──────── COLLECTED DATA ────────
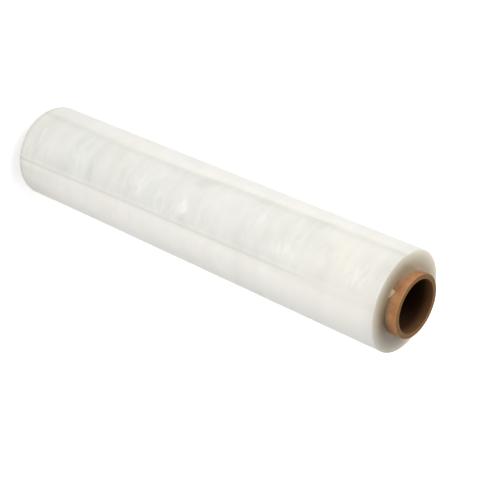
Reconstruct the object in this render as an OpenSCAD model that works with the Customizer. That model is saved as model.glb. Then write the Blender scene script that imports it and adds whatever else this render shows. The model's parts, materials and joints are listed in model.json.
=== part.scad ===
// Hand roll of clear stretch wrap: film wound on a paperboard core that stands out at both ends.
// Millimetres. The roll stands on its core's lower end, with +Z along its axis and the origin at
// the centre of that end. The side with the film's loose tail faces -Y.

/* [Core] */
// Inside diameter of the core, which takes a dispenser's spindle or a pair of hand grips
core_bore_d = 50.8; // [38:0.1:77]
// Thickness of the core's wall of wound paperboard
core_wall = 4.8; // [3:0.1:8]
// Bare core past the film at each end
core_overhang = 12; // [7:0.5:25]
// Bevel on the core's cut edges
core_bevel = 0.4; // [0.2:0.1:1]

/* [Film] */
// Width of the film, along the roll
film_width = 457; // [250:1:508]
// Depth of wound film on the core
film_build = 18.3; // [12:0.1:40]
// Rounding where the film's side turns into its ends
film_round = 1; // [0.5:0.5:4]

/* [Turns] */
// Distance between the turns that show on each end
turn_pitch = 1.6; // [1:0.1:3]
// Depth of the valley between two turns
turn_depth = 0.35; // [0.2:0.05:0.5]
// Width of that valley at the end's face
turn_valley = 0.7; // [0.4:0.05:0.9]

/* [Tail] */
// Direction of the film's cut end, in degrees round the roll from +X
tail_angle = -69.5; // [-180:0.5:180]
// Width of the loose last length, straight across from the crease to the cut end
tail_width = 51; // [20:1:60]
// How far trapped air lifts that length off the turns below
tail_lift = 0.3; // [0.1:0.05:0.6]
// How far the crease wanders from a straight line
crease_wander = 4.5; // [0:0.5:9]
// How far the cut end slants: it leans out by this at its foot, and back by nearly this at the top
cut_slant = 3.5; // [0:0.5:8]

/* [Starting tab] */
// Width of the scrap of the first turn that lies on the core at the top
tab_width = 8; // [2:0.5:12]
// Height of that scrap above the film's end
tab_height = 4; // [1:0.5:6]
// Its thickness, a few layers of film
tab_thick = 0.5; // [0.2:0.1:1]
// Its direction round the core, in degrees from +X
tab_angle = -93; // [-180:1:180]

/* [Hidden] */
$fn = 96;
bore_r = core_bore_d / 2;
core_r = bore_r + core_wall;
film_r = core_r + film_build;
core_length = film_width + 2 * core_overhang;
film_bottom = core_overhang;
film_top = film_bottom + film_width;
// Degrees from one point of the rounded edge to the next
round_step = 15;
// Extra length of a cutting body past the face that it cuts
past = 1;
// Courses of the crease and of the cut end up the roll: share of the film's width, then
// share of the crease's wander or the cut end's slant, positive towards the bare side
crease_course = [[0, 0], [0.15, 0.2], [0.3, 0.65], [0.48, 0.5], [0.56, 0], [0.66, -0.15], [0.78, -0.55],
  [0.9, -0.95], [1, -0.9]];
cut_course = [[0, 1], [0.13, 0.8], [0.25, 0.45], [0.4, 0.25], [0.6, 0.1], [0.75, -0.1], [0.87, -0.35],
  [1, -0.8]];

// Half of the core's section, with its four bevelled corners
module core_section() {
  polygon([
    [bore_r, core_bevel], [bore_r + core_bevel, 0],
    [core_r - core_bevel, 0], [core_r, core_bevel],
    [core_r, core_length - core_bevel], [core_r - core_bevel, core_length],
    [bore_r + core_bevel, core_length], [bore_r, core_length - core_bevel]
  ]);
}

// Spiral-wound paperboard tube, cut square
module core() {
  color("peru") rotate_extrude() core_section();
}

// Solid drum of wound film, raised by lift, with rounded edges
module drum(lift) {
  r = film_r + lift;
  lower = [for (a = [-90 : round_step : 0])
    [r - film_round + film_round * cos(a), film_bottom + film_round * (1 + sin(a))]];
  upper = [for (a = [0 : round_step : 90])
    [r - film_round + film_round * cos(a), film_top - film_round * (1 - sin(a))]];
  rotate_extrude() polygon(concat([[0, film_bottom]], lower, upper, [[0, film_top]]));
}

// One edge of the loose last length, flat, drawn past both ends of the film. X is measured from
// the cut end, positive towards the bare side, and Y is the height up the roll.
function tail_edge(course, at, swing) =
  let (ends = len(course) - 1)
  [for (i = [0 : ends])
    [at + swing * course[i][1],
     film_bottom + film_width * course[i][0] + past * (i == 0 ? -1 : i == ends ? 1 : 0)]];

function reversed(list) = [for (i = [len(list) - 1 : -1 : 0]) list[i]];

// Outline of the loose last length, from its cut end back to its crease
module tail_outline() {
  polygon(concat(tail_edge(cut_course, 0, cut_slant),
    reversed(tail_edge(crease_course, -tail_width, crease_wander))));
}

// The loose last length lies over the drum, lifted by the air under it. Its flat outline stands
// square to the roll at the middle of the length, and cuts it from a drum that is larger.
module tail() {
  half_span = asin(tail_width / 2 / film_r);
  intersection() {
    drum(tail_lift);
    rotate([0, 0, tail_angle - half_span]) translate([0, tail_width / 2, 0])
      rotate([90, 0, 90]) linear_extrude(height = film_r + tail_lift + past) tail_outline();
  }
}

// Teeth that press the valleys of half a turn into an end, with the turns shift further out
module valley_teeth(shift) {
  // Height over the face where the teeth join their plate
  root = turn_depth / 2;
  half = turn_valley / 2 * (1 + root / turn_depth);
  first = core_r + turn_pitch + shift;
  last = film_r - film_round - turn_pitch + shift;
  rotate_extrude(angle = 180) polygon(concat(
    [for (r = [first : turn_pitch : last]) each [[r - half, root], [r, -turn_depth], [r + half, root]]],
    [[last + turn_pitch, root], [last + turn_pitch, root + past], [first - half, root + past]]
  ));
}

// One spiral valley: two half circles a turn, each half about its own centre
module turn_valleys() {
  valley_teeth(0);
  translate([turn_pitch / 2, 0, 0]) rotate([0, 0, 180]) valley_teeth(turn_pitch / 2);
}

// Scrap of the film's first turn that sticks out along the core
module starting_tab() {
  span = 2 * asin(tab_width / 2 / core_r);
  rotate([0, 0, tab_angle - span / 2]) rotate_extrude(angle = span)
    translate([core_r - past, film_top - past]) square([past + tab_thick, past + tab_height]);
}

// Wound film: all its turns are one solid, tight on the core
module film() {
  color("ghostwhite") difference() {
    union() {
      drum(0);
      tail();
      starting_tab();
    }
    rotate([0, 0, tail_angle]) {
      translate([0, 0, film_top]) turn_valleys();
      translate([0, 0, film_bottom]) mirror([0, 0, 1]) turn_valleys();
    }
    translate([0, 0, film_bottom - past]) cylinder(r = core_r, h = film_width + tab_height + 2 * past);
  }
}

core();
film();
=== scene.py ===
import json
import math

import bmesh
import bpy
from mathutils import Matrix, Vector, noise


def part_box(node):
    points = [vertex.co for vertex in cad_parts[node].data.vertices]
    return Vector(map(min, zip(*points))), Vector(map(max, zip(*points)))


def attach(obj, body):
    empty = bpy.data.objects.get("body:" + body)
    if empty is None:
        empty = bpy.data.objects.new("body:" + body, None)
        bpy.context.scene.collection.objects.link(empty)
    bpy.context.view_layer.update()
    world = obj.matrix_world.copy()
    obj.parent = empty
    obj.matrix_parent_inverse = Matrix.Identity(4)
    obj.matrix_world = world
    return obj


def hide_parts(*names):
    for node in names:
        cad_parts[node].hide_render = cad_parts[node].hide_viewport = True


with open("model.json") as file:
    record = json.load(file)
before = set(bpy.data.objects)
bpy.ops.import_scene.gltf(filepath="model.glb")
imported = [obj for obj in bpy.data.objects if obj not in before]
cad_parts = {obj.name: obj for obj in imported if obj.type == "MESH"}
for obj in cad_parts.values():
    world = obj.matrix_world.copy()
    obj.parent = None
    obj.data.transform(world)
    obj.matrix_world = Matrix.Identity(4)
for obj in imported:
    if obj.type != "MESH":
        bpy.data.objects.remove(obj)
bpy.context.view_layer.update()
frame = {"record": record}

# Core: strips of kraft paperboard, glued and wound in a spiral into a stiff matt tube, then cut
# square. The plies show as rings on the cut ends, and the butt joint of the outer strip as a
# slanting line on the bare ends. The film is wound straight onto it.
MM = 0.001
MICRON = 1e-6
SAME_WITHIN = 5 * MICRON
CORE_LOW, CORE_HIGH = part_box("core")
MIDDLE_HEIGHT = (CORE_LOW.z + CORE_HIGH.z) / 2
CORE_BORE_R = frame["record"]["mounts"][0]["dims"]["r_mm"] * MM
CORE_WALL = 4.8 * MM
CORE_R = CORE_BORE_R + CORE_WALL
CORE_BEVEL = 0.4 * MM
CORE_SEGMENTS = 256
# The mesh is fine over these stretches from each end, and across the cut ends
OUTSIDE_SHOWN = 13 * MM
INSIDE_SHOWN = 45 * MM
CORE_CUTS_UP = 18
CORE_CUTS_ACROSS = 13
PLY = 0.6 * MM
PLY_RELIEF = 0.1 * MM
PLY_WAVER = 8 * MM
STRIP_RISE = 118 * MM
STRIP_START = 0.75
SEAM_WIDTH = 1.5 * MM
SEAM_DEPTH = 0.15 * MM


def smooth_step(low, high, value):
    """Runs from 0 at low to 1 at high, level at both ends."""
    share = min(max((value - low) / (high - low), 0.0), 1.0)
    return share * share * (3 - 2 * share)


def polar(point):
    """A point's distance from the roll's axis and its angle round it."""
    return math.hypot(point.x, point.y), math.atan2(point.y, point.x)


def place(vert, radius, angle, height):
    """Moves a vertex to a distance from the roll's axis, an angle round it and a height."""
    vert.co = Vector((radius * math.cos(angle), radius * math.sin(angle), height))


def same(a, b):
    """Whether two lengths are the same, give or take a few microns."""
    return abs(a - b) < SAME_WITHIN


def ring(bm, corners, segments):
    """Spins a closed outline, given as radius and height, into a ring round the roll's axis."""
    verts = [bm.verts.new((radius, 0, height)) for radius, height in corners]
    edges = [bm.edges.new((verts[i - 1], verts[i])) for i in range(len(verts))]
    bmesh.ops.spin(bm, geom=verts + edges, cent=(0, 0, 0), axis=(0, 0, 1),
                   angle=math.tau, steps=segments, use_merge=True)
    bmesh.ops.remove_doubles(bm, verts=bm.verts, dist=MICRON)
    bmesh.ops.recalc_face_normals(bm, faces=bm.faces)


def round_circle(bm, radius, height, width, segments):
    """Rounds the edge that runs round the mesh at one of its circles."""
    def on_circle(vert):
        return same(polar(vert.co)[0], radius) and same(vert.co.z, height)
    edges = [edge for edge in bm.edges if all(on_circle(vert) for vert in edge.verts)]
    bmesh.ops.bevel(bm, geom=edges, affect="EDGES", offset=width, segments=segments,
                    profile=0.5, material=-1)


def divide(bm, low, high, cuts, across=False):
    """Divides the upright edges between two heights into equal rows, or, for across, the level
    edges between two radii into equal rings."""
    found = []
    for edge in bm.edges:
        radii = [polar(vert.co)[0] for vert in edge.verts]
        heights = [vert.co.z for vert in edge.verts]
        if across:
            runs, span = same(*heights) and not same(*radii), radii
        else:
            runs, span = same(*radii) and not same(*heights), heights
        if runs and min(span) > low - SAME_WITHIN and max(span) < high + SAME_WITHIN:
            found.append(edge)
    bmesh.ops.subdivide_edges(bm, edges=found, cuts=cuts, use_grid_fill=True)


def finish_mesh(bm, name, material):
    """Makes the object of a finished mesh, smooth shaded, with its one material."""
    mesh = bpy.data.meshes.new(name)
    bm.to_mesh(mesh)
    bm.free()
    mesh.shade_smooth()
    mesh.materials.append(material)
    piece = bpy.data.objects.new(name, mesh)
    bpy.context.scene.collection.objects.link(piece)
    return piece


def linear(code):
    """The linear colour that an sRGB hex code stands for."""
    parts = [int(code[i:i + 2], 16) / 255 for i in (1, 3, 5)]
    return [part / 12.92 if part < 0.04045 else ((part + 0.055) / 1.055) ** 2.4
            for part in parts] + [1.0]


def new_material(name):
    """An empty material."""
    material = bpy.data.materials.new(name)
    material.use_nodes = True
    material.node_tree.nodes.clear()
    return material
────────
WHAT IS REQUIRED »
Using the data above, restate word for word the lines from its opening line through the line that contains "core_bevel = 0.4; // [0.2:0.1:1]", and no more.

EXPECTED ANSWER »
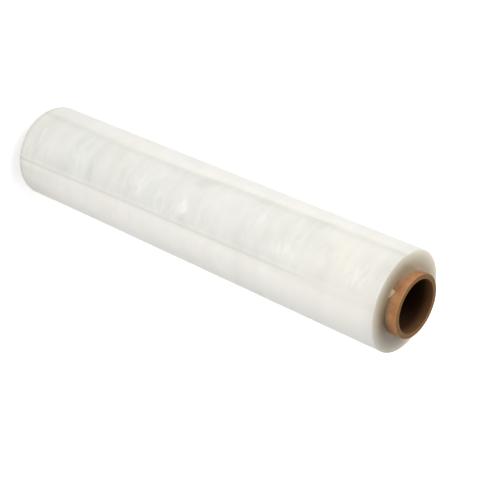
Reconstruct the object in this render as an OpenSCAD model that works with the Customizer. That model is saved as model.glb. Then write the Blender scene script that imports it and adds whatever else this render shows. The model's parts, materials and joints are listed in model.json.
=== part.scad ===
// Hand roll of clear stretch wrap: film wound on a paperboard core that stands out at both ends.
// Millimetres. The roll stands on its core's lower end, with +Z along its axis and the origin at
// the centre of that end. The side with the film's loose tail faces -Y.

/* [Core] */
// Inside diameter of the core, which takes a dispenser's spindle or a pair of hand grips
core_bore_d = 50.8; // [38:0.1:77]
// Thickness of the core's wall of wound paperboard
core_wall = 4.8; // [3:0.1:8]
// Bare core past the film at each end
core_overhang = 12; // [7:0.5:25]
// Bevel on the core's cut edges
core_bevel = 0.4; // [0.2:0.1:1]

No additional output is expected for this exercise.